Start of RAW DATA

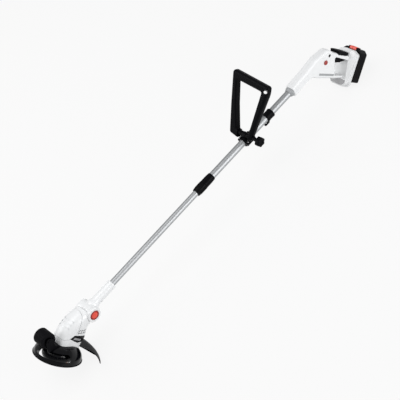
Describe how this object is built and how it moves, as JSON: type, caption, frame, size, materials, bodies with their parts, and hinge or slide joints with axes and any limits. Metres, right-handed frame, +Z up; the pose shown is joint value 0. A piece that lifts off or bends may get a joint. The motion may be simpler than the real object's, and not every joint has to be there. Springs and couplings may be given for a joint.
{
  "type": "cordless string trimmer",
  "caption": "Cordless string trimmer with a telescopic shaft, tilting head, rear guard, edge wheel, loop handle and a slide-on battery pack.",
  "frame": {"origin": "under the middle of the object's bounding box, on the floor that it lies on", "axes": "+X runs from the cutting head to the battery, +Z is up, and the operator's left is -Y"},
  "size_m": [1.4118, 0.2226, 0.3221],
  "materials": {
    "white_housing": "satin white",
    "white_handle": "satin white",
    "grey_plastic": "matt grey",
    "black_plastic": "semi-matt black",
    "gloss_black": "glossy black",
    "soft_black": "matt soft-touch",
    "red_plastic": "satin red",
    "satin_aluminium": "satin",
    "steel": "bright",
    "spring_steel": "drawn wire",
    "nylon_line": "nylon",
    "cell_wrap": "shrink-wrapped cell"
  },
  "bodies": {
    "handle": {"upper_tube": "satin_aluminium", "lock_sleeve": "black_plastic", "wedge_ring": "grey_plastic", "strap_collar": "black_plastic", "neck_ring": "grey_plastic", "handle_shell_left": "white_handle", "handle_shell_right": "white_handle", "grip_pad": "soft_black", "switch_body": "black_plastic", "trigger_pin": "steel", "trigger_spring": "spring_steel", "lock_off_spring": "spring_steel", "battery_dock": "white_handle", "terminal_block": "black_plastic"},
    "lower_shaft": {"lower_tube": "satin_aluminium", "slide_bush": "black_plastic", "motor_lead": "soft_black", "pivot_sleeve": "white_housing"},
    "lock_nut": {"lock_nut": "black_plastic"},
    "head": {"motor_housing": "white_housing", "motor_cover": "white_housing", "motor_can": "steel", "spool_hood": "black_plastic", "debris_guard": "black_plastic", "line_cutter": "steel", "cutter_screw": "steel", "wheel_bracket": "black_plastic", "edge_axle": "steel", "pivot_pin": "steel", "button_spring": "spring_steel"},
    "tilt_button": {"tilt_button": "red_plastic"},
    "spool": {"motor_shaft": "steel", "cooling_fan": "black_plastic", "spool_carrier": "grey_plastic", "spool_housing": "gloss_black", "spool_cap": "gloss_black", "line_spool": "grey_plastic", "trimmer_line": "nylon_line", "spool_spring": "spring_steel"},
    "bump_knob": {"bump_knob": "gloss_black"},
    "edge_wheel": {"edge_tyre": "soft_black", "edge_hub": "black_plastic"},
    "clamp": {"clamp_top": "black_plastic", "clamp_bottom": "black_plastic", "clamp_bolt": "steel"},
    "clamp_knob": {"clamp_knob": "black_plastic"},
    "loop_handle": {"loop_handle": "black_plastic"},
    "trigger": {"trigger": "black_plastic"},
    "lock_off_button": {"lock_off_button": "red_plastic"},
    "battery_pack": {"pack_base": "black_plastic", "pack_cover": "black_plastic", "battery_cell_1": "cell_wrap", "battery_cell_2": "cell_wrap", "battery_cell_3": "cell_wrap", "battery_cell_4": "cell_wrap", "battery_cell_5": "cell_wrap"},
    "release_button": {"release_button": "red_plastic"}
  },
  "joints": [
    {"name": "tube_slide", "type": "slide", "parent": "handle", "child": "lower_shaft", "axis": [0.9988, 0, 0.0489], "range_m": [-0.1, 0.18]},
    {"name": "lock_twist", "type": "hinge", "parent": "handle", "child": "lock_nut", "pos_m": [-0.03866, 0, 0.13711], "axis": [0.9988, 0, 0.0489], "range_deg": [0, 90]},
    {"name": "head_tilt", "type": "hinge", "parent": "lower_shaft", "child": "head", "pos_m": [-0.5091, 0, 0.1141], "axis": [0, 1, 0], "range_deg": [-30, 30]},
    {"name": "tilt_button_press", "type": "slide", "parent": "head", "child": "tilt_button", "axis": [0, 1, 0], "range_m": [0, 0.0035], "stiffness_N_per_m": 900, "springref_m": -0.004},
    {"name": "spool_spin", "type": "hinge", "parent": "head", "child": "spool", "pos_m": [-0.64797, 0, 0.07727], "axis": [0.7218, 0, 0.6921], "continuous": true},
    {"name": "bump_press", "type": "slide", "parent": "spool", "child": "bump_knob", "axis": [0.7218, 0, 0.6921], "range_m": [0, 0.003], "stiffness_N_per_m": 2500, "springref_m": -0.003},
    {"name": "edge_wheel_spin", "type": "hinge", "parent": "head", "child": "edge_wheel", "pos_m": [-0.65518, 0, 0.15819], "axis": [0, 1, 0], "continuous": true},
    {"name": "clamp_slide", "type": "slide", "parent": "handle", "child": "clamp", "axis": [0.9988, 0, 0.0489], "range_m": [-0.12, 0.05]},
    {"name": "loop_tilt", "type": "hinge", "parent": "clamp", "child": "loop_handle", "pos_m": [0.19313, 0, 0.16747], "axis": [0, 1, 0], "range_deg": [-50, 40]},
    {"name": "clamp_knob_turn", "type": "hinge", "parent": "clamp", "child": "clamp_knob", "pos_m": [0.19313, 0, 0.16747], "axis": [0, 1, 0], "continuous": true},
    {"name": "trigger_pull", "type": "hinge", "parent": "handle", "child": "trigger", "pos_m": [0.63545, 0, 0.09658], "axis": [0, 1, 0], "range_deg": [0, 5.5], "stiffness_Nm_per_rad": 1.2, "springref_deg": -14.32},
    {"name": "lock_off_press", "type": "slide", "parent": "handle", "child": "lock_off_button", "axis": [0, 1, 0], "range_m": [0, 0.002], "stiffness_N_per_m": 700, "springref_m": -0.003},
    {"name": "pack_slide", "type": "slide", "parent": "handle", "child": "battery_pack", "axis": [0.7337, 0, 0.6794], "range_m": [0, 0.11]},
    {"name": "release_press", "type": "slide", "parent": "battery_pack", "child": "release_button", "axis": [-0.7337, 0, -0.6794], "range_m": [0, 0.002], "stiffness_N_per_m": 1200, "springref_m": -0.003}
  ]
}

End of RAW DATA

STATED TASK - Repeat the data above exactly.

THE RESULT -
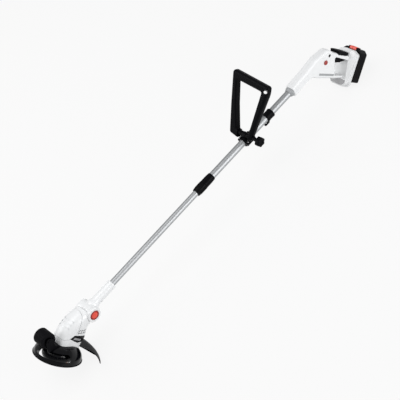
Describe how this object is built and how it moves, as JSON: type, caption, frame, size, materials, bodies with their parts, and hinge or slide joints with axes and any limits. Metres, right-handed frame, +Z up; the pose shown is joint value 0. A piece that lifts off or bends may get a joint. The motion may be simpler than the real object's, and not every joint has to be there. Springs and couplings may be given for a joint.
{
  "type": "cordless string trimmer",
  "caption": "Cordless string trimmer with a telescopic shaft, tilting head, rear guard, edge wheel, loop handle and a slide-on battery pack.",
  "frame": {"origin": "under the middle of the object's bounding box, on the floor that it lies on", "axes": "+X runs from the cutting head to the battery, +Z is up, and the operator's left is -Y"},
  "size_m": [1.4118, 0.2226, 0.3221],
  "materials": {
    "white_housing": "satin white",
    "white_handle": "satin white",
    "grey_plastic": "matt grey",
    "black_plastic": "semi-matt black",
    "gloss_black": "glossy black",
    "soft_black": "matt soft-touch",
    "red_plastic": "satin red",
    "satin_aluminium": "satin",
    "steel": "bright",
    "spring_steel": "drawn wire",
    "nylon_line": "nylon",
    "cell_wrap": "shrink-wrapped cell"
  },
  "bodies": {
    "handle": {"upper_tube": "satin_aluminium", "lock_sleeve": "black_plastic", "wedge_ring": "grey_plastic", "strap_collar": "black_plastic", "neck_ring": "grey_plastic", "handle_shell_left": "white_handle", "handle_shell_right": "white_handle", "grip_pad": "soft_black", "switch_body": "black_plastic", "trigger_pin": "steel", "trigger_spring": "spring_steel", "lock_off_spring": "spring_steel", "battery_dock": "white_handle", "terminal_block": "black_plastic"},
    "lower_shaft": {"lower_tube": "satin_aluminium", "slide_bush": "black_plastic", "motor_lead": "soft_black", "pivot_sleeve": "white_housing"},
    "lock_nut": {"lock_nut": "black_plastic"},
    "head": {"motor_housing": "white_housing", "motor_cover": "white_housing", "motor_can": "steel", "spool_hood": "black_plastic", "debris_guard": "black_plastic", "line_cutter": "steel", "cutter_screw": "steel", "wheel_bracket": "black_plastic", "edge_axle": "steel", "pivot_pin": "steel", "button_spring": "spring_steel"},
    "tilt_button": {"tilt_button": "red_plastic"},
    "spool": {"motor_shaft": "steel", "cooling_fan": "black_plastic", "spool_carrier": "grey_plastic", "spool_housing": "gloss_black", "spool_cap": "gloss_black", "line_spool": "grey_plastic", "trimmer_line": "nylon_line", "spool_spring": "spring_steel"},
    "bump_knob": {"bump_knob": "gloss_black"},
    "edge_wheel": {"edge_tyre": "soft_black", "edge_hub": "black_plastic"},
    "clamp": {"clamp_top": "black_plastic", "clamp_bottom": "black_plastic", "clamp_bolt": "steel"},
    "clamp_knob": {"clamp_knob": "black_plastic"},
    "loop_handle": {"loop_handle": "black_plastic"},
    "trigger": {"trigger": "black_plastic"},
    "lock_off_button": {"lock_off_button": "red_plastic"},
    "battery_pack": {"pack_base": "black_plastic", "pack_cover": "black_plastic", "battery_cell_1": "cell_wrap", "battery_cell_2": "cell_wrap", "battery_cell_3": "cell_wrap", "battery_cell_4": "cell_wrap", "battery_cell_5": "cell_wrap"},
    "release_button": {"release_button": "red_plastic"}
  },
  "joints": [
    {"name": "tube_slide", "type": "slide", "parent": "handle", "child": "lower_shaft", "axis": [0.9988, 0, 0.0489], "range_m": [-0.1, 0.18]},
    {"name": "lock_twist", "type": "hinge", "parent": "handle", "child": "lock_nut", "pos_m": [-0.03866, 0, 0.13711], "axis": [0.9988, 0, 0.0489], "range_deg": [0, 90]},
    {"name": "head_tilt", "type": "hinge", "parent": "lower_shaft", "child": "head", "pos_m": [-0.5091, 0, 0.1141], "axis": [0, 1, 0], "range_deg": [-30, 30]},
    {"name": "tilt_button_press", "type": "slide", "parent": "head", "child": "tilt_button", "axis": [0, 1, 0], "range_m": [0, 0.0035], "stiffness_N_per_m": 900, "springref_m": -0.004},
    {"name": "spool_spin", "type": "hinge", "parent": "head", "child": "spool", "pos_m": [-0.64797, 0, 0.07727], "axis": [0.7218, 0, 0.6921], "continuous": true},
    {"name": "bump_press", "type": "slide", "parent": "spool", "child": "bump_knob", "axis": [0.7218, 0, 0.6921], "range_m": [0, 0.003], "stiffness_N_per_m": 2500, "springref_m": -0.003},
    {"name": "edge_wheel_spin", "type": "hinge", "parent": "head", "child": "edge_wheel", "pos_m": [-0.65518, 0, 0.15819], "axis": [0, 1, 0], "continuous": true},
    {"name": "clamp_slide", "type": "slide", "parent": "handle", "child": "clamp", "axis": [0.9988, 0, 0.0489], "range_m": [-0.12, 0.05]},
    {"name": "loop_tilt", "type": "hinge", "parent": "clamp", "child": "loop_handle", "pos_m": [0.19313, 0, 0.16747], "axis": [0, 1, 0], "range_deg": [-50, 40]},
    {"name": "clamp_knob_turn", "type": "hinge", "parent": "clamp", "child": "clamp_knob", "pos_m": [0.19313, 0, 0.16747], "axis": [0, 1, 0], "continuous": true},
    {"name": "trigger_pull", "type": "hinge", "parent": "handle", "child": "trigger", "pos_m": [0.63545, 0, 0.09658], "axis": [0, 1, 0], "range_deg": [0, 5.5], "stiffness_Nm_per_rad": 1.2, "springref_deg": -14.32},
    {"name": "lock_off_press", "type": "slide", "parent": "handle", "child": "lock_off_button", "axis": [0, 1, 0], "range_m": [0, 0.002], "stiffness_N_per_m": 700, "springref_m": -0.003},
    {"name": "pack_slide", "type": "slide", "parent": "handle", "child": "battery_pack", "axis": [0.7337, 0, 0.6794], "range_m": [0, 0.11]},
    {"name": "release_press", "type": "slide", "parent": "battery_pack", "child": "release_button", "axis": [-0.7337, 0, -0.6794], "range_m": [0, 0.002], "stiffness_N_per_m": 1200, "springref_m": -0.003}
  ]
}